What do I need to screenshot or save after booking?
Save the full itinerary, PNR/booking reference, exact passenger name spelling, QR codes, receipts, baggage allowance page, support contacts, and ferry terminal/check-in details if you have sea legs.
What are the usual hand carry and checked baggage rules?
Hand carry may be weighed strictly on low-cost carriers; liquids rules apply; power banks stay in carry-on; prepaid checked baggage is often cheaper than counter rates. Always confirm your airline’s current limits for your booking.
What minimum layover time is comfortable?
Aim for 2 to 3 hours as a planning baseline, longer during peak season or if you’re checking baggage.
What is the best backup route if flights are canceled?
Rebook to the next available flight first. If cancellations persist, consider a mainland gateway plus Surigao City → Dapa Port ferry only when sea conditions and ferry operations are confirmed.
Where do I pay terminal fees and what should I prepare in cash?
Many airline terminal fees are bundled into your ticket, but ports and some terminals may have separate charges. Bring small bills for port fees, snacks, and short transfers.
What time of year has higher risk of delays for Siargao?
Risk rises during stormier months and windy periods that affect both flights and ferries. Check forecasts close to travel and avoid stacking tight, same-day connections in those seasons.
Should I overnight in Cebu or Manila to reduce risk?
If your itinerary forces tight connections or late-night arrivals, an overnight can reduce stress and protect must-do plans.

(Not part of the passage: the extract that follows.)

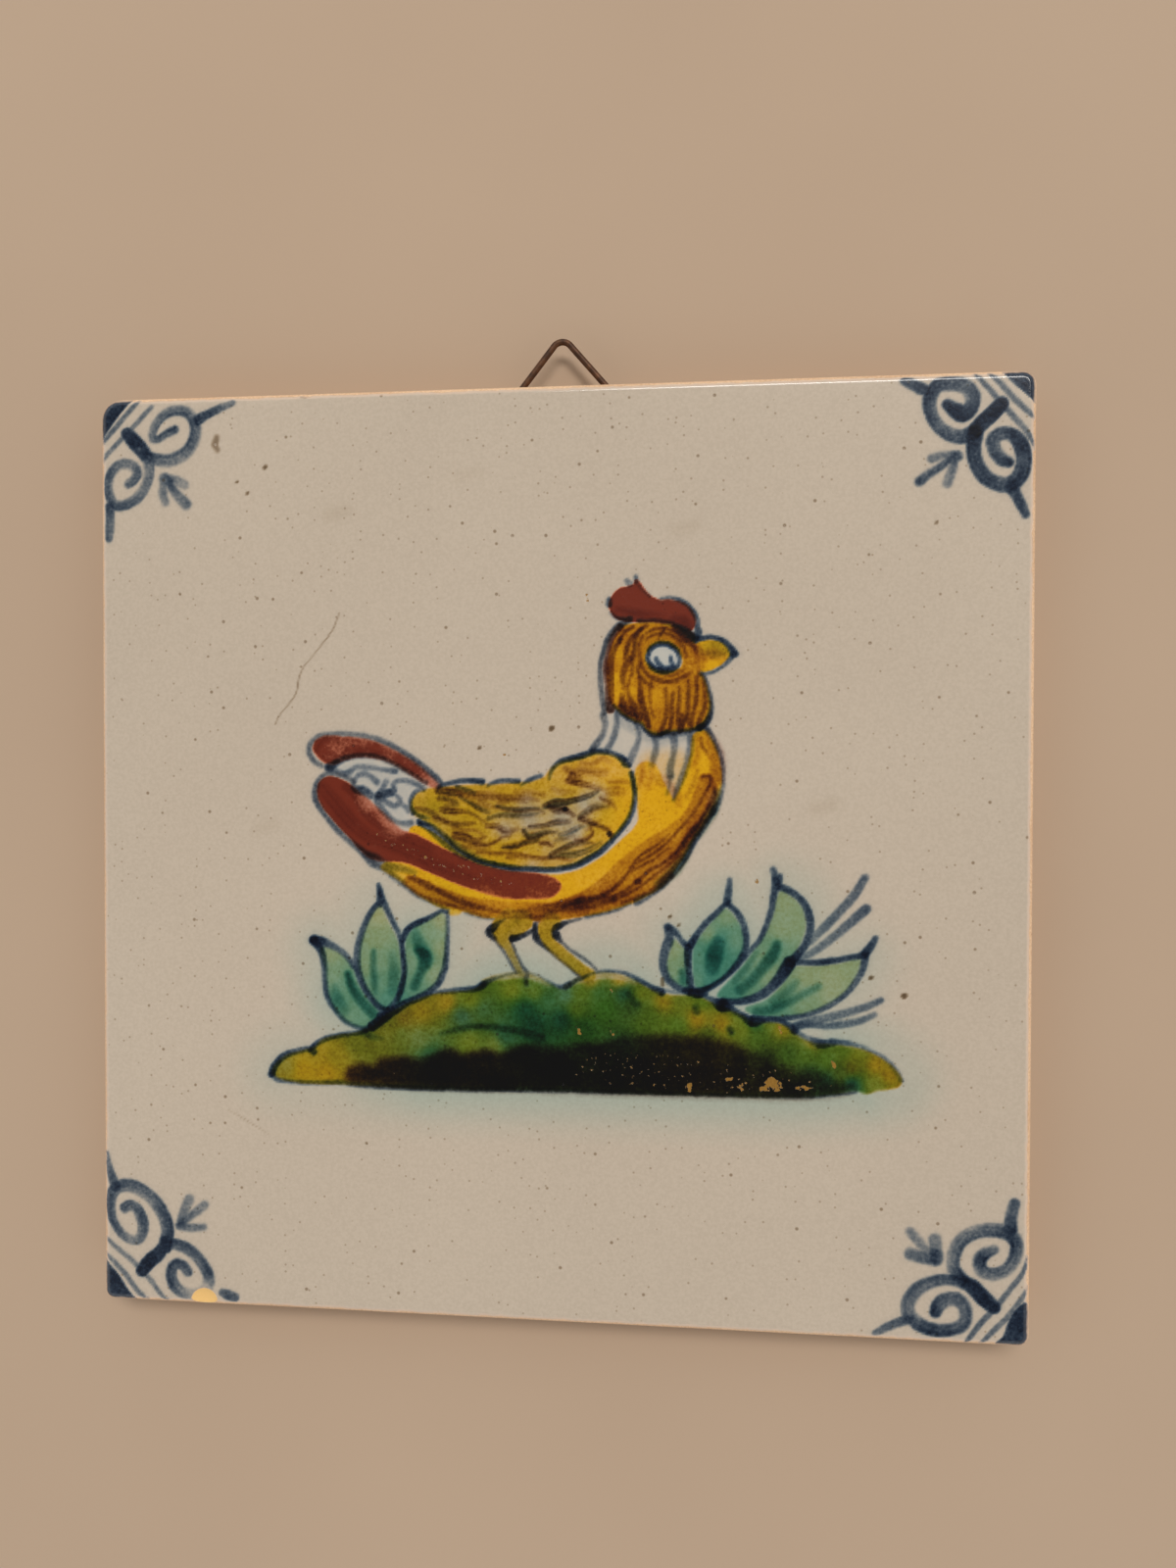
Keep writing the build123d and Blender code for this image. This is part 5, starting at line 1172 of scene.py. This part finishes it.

It’s especially useful when weather looks unstable.
One last Iloilo note: if you’re building a buffer day (or you want a calmer lead-in before island time), browse these local ideas and transport references: Iloilo Travel Guides.
When you plan Iloilo City To Siargao with realistic waiting time, cash for small frictions, and a safety-first backup route, the whole trip feels lighter. Island travel works best when you let the schedule breathe, then even a delay becomes a pause, not a disaster.